What's missing here is a comparison to a much more apt case study: NYC, where very little or limited urban renewal took place along the same lines. Highways were successfully opposed and neighborhoods left largely intact. What happened? After a shitty period during which it was still nowhere near as ghost-towny as Detroit became, the city bounced back and was able to leverage those intact neighborhoods as serious assets.

More like NYC than Detroit, Boston had core neighborhoods that were never in danger of emptying out and were relatively safe. The city would've muddled through the 70s and 80s and emerged just as wealthy and prosperous, with better architecture, had CRP never been built.
 
Re: The Victor

I would argue that the Charles River Park actually hurt the city.
A) it destroyed a true urban area and subbed in tower in the park style development that resembles an expensive luxury version of the 1950s and 1960s NYC housing projects.
B) it lowered the number of housing units in the area which makes the housing shortage even worse now
C) yes Boston's economy wasn't doing well and it's population was declining but it did not grow until sometime between 1980 and 1990
I noticed you mentioned the Central Artery which was built in the 1950s. From 1950 to 1960 Boston lost 13% of its population the largest decrease it has ever experienced. That same ten year period saw the start of the redevelopment of the West End.
In 1960 Government Center was being built along with the many other public housing projects around the city some of which were started in the 1950s.
After this period the population continued to fall for the next 30 years until after the 1980 census which was well after when all of these projects were built.
 
Re: The Victor

After this period the population continued to fall for the next 30 years until after the 1980 census which was well after when all of these projects were built.

Exactly. Particularized solutions never worked for Boston. It really rebounded as a beneficiary of broader trends during the 80s and 90s toward financial services, meds+eds, and urban living. Detroit had a one track industrial economy and couldn't take advantage of this shift the way Boston could, which is why it continued its death spiral.

You can argue that redevelopment for skyscrapers in the financial district was necessary, but CRP, Government Center, the Artery? Harder case.
 
Re: The Victor

I would say that the building of the skyscrapers was good overall.
The one qualifier I would add is that there was no thought of ground floor retail. This should be changed as it would be relatively simple to change the first floor layout of many of the skyscrapers downtown.
 
Re: The Victor

Boston;s population in 2010 was still down 23 percent from its level in 1950. Yet there were 23 percent more housing units in the city than these were in 1950.

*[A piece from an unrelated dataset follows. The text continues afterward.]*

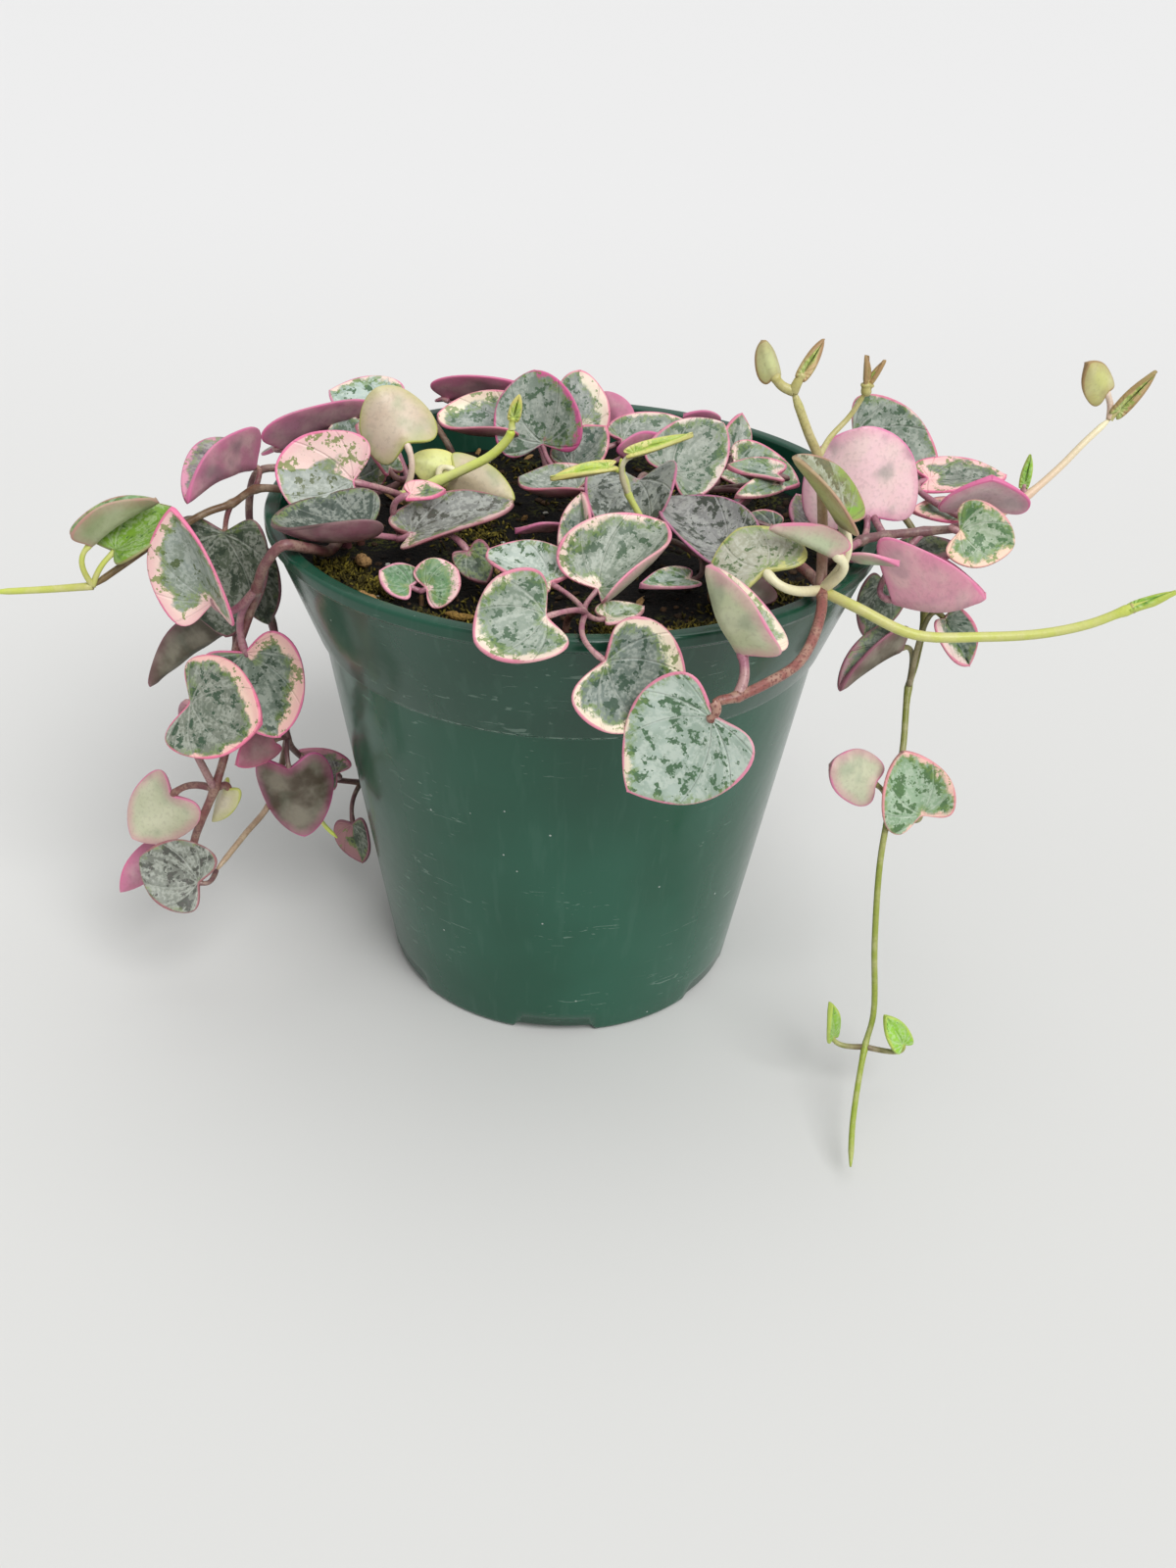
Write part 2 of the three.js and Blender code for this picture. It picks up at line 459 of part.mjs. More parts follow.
function bladeSolid(shape, frame) {
  const outline = outlineDegrees.map((degrees) => outlinePoint(degrees, shape.blunt));
  const spots = [
    ...outline.map(({ along, across }, i) => ({
      along, across, thick: i === 0 ? blade.middle : blade.rim,
    })),
    ...ribShares.map((along) => ({ along, across: 0, thick: blade.middle })),
  ];
  const positions = [];
  const triangles = [];
  const put = (spot, hand, level) => {
    const across = hand * (spot.across < 1e-6 ? 0 : spot.across);
    const point = bladePoint(shape, frame, spot.along, across, (level * spot.thick) / 2);
    positions.push(point.x, point.y, point.z);
    return positions.length / 3 - 1;
  };
  const upper = new Map();
  const lower = new Map();
  for (const hand of [1, -1]) {
    spots.forEach((spot, i) => {
      const key = spot.across < 1e-6 ? i : hand * (i + 100);
      if (upper.has(key)) return;
      upper.set(key, put(spot, hand, 1));
      lower.set(key, put(spot, hand, -1));
    });
  }
  const keyOf = (i, hand) => (spots[i].across < 1e-6 ? i : hand * (i + 100));
  for (const hand of [1, -1]) {
    for (const corners of halfBlade) {
      const [a, b, c] = corners.map((i) => keyOf(i, hand));
      const ring = hand > 0 ? [a, c, b] : [a, b, c];
      triangles.push(...ring.map((k) => upper.get(k)));
      triangles.push(...ring.map((k) => lower.get(k)).reverse());
    }
    for (let i = 0; i < outline.length - 1; i += 1) {
      const [a, b] = [keyOf(i, hand), keyOf(i + 1, hand)];
      const [from, to] = hand > 0 ? [a, b] : [b, a];
      triangles.push(upper.get(to), lower.get(to), lower.get(from));
      triangles.push(upper.get(to), lower.get(from), upper.get(from));
    }
  }
  return new wasm.Manifold(new wasm.Mesh({
    numProp: 3,
    vertProperties: new Float32Array(positions),
    triVerts: new Uint32Array(triangles),
  }));
}

// The stalk leaves the stem, swings round, and runs in along the leaf's own middle rib.
function stalkSolid(start, radius, shape, frame) {
  const from = vector(start);
  const base = vector(shape.base);
  const swing = THREE.MathUtils.clamp(
    from.distanceTo(base) * 0.45, petiole.shortest, petiole.longest);
  const before = base.clone().addScaledVector(frame.along, -swing);
  const middle = from.clone().lerp(before, 0.45);
  const end = base.clone().addScaledVector(frame.along, blade.rooted * frame.length);
  const curve = new THREE.CubicBezierCurve3(from, middle, before, end);
  return tubeAlong(curve, radius, petiole.sides, petiole.steps);
}

function vineMesh({ name, stalk, stems, leaves }) {
  const solids = stems.map(stemSolid);
  for (const shape of leaves) {
    const frame = frameOf(shape);
    const start = stems[shape.onStem].points[shape.atPoint];
    solids.push(bladeSolid(shape, frame));
    solids.push(stalkSolid(start, stalk, shape, frame));
  }
  const whole = solids.reduce((sum, solid) => sum.add(solid));
  return meshFrom(whole, name, colours.leafy, 0.55);
}

// ---- Pot and soil -------------------------------------------------------------------------

function latheSolid(profile, sides) {
  return solidFrom(new THREE.LatheGeometry(profile.map(([r, z]) => new THREE.Vector2(r, z)), sides)
    .rotateX(Math.PI / 2));
}

// The body tapers up from the base, steps out under the collar, and ends in a rolled rim.
function potMesh() {
  const { wall } = pot;
  const top = pot.height;
  const beadFoot = top - pot.beadHeight;
  const underCollar = pot.collarFoot - 0.8;
  const outside = [
    [0, 0], [pot.baseRadius - 1, 0], [pot.baseRadius, 1], [pot.bodyRadius, underCollar],
    [pot.collarRadius, pot.collarFoot], [pot.rimRadius - 1, beadFoot - 0.6],
    [pot.rimRadius, beadFoot], [pot.rimRadius, top - 0.6], [pot.rimRadius - 0.6, top],
  ];
  const inside = [
    [pot.rimRadius - pot.rimWidth, top], [pot.rimRadius - pot.rimWidth, beadFoot],
    [pot.collarRadius - wall, pot.collarFoot + 1], [pot.bodyRadius - wall, underCollar - 1],
    [pot.baseRadius - wall, pot.floor], [0, pot.floor],
  ];
  let body = latheSolid([...outside, ...inside], pot.sides);
  for (let i = 0; i < pot.slots; i += 1) {
    const cutter = new THREE.BoxGeometry(pot.slotWidth, pot.slotDepth, pot.slotHeight * 2);
    cutter.translate(0, -pot.baseRadius + 1, 0);
    cutter.rotateZ((2 * Math.PI * i) / pot.slots);
    body = body.subtract(solidFrom(cutter));
  }
  return meshFrom(body, "pot", colours.pot, 0.35);
}

// The potting mix fills the pot to a little below the rim, with shallow mounds, and has a
// plain round hole where each stem goes in.
function soilMesh() {
  const gap = soil.clearance;
  const underCollar = pot.collarFoot - 0.8;
  const slope = (pot.rimRadius - pot.rimWidth - pot.collarRadius + pot.wall)
    / (pot.height - pot.beadHeight - pot.collarFoot - 1);
  const edge = pot.collarRadius - pot.wall + slope * (soil.level - pot.collarFoot - 1) - gap - 0.1;
  const profile = [
    [0, pot.floor + gap], [pot.baseRadius - pot.wall - gap - 0.1, pot.floor + gap],
    [pot.bodyRadius - pot.wall - gap - 0.1, underCollar - 1],
    [pot.collarRadius - pot.wall - gap - 0.2, pot.collarFoot + 1],
    [edge, soil.level],
  ];
  for (let ring = soil.rings - 1; ring >= 0; ring -= 1) {
    profile.push([(edge * ring) / soil.rings, soil.level]);
  }
  const lathe = new THREE.LatheGeometry(
    profile.map(([r, z]) => new THREE.Vector2(r, z)), soil.sides);
  lathe.rotateX(Math.PI / 2);
  const spots = lathe.attributes.position;
  for (let i = 0; i < spots.count; i += 1) {
    if (spots.getZ(i) > soil.level - 0.01) {
      const mound = Math.sin(spots.getX(i) * 0.21 + 1) * Math.cos(spots.getY(i) * 0.17);
      const ripple = Math.sin(spots.getX(i) * 0.09 - spots.getY(i) * 0.13);
      spots.setZ(i, soil.level + soil.relief * (mound + ripple * 0.6));
    }
  }
  let body = solidFrom(lathe);
  for (const { stems } of vines) {
    const { radius, points } = stems[0];
    const [x, y] = points[0];
    const depth = pot.height - hole.floor;
    const shaft = new THREE.CylinderGeometry(
      radius + hole.clearance + 0.15, radius + hole.clearance + 0.15, depth, hole.sides);
    shaft.rotateX(Math.PI / 2).translate(x, y, hole.floor + depth / 2);
    body = body.subtract(solidFrom(shaft));
  }
  return meshFrom(body, "soil", colours.soil, 0.95);
}

// ---- The object ---------------------------------------------------------------------------

const stringOfHearts = new THREE.Group();
stringOfHearts.add(potMesh());
stringOfHearts.add(soilMesh());
for (const vine of vines) {
  stringOfHearts.add(vineMesh(vine));
}

export default stringOfHearts;
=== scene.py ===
"""A variegated string of hearts in a round nursery pot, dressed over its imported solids.

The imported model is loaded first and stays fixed. Each leafy vine, the pot and the potting mix
then get a finer piece in the same place. Lengths in this file are millimetres, and become
metres only when a mesh is made. The origin is the centre of the pot's underside, +Z is up and
-Y is the front.
"""

from __future__ import annotations

import logging
from dataclasses import dataclass, field
from enum import Enum

import bpy
import numpy as np
from mathutils import Matrix, Vector

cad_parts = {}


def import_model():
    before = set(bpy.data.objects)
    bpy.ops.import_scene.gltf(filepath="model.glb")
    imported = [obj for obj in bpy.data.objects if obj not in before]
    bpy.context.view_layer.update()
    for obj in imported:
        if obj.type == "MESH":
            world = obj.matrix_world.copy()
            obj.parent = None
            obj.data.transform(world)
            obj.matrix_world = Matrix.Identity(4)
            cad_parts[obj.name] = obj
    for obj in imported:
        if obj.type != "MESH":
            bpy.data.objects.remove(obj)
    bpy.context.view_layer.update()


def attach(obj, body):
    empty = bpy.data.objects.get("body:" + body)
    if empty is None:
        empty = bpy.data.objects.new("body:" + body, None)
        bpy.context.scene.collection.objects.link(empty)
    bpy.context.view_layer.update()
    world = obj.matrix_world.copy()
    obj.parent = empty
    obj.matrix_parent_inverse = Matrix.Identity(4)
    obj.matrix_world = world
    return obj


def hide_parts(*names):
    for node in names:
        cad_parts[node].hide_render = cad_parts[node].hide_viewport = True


MM = 0.001
LOG = logging.getLogger("string_of_hearts")

Point = tuple[float, float, float]
Rgb = tuple[int, int, int]
Socket = bpy.types.NodeSocket
Material = bpy.types.Material


def linear(colour: Rgb) -> np.ndarray:
    """Turn a display colour from 0 to 255 into linear light with an alpha of 1.

    Args:
        colour: Red, green and blue as a screen shows them.

    Returns:
        Four floats, for a shader socket or a colour attribute.
    """
    share = np.asarray(colour, float) / 255.0
    light = np.where(share <= 0.04045, share / 12.92, ((share + 0.055) / 1.055) ** 2.4)
    return np.append(light, 1.0)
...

# of housing units / population Boston
1950 222000 / 801500
1960 238700 / 697000
2010 272500 / 617500

In the larger picture, the loss of 48 acres of the old West End had little effect on long-term population or housing trends in Boston. Wendell Arthur Garrity had a much greater effect on Boston than did urban renewal in the West End.
 
Re: The Victor

Hasn't Boston's population trended up in the last few years?
 
Re: The Victor

Yes and no while the busing crisis did not help and increased white flight the city had already lost 21% of its population over the past 20 years which is the bulk of the decrease in population as even at its lowest point Boston lost about 33% of its population. The busing crisis may have prevented an earlier faster recovery, but it did not start the process of disinvestment and white flight which had commenced about 20 years earlier with the construction of the central artery and the destruction of large areas of the city for housing projects and Gov't Center.
 
Re: The Victor

Hasn't Boston's population trended up in the last few years?

Yes its population has increased since the 1990 census.
1990 +2%
2000 +2.6%
2010 +4.8%
Total increase since 1980 of about: 9.4%

The reason it has not regained its previous population is it lost so much.
1960 -13%
1970 -8.1%
1980 -12.2%
Total decrease of: 33.3% about 1/3
 
Re: The Victor

Boston;s population in 2010 was still down 23 percent from its level in 1950. Yet there were 23 percent more housing units in the city than these were in 1950.

# of housing units / population Boston
1950 222000 / 801500
1960 238700 / 697000
2010 272500 / 617500

In the larger picture, the loss of 48 acres of the old West End had little effect on long-term population or housing trends in Boston. Wendell Arthur Garrity had a much greater effect on Boston than did urban renewal in the West End.

I appreciate the hard numbers. Unfortunately I have only an anecdotal point to add - hasn't the urban household size decreased significantly since 1950? Instead of families of 3, 4, or more filling out those housing units, demand today is primarily for 1 and 2 bedroom units for 1 or 2 inhabitants. The "relative" demand for housing units may well have increased despite the population decrease. The increased student population throws a monkey wrench into my back-of-the-envelope math, since they provide demand for larger units with lower per-bedroom rents.